Sound-to-light systems have been a staple of electronics for many decades, and have progressed from simple volume-based flashers and sequencers to complex DSP-driven affairs like his project. It’s particularly interesting to be reminded that the problem faced by the designer of such a system involves interfacing with human perception rather than making a pretty light show, and in that context it becomes more important to understand how humans perceive sound and light rather than to simply dump a visualization to the LEDs. We receive an introduction to some of the techniques used in speech recognition, because our brains are optimized to recognize activity in the speech frequency range, and in how humans register light intensity.

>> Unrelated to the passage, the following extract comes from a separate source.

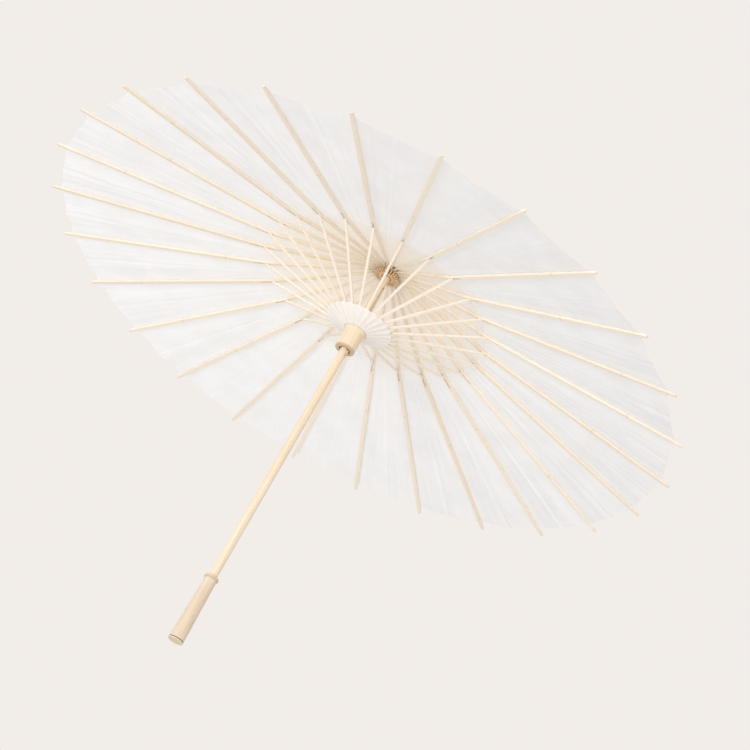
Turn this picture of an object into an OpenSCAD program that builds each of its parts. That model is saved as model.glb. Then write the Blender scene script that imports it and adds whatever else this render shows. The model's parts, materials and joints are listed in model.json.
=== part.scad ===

For all this sophistication and the impressive results it improves though, he’s not ready to call it complete. Making it work well with all musical genres is a challenge, as is that elusive human foot-tapping factor. He talks about using a neural network trained using accelerometer data from people listening to music, which can only be described as an exciting prospect. We genuinely look forward to seeing future versions of this project. Meanwhile if you’re curious, you can head back to 2017 and see our original coverage.

So he gave up?
I’ve usually been disappointed by automatic music reactive lights, but maybe there is hope for the near future. Has robust tempo detection and on-the-beat prediction become easier in the LLM age? Obviously, the processing would have to be done locally. My iPhone claims to have an “AI chip,” so this “act locally” seems doable.
I don’t think LLMs are particularly suited for realtime music analysis. A transformer can be trained on audio, but at inference time it like to have the whole song as input. So it might be more useful for pre-generating a light show to go with a song rather than instantly reacting to whatever is currently playing.
But yes, cellphones have gotten good at low-power local sound processing. Think of the “wake word” use case: Your phone is probably locally processing every sound around you right now, listening for someone to say “Ok Google” or “Siri…”
WLED on its own or with LedFX do a pretty good job in the audio reactive LED strip world.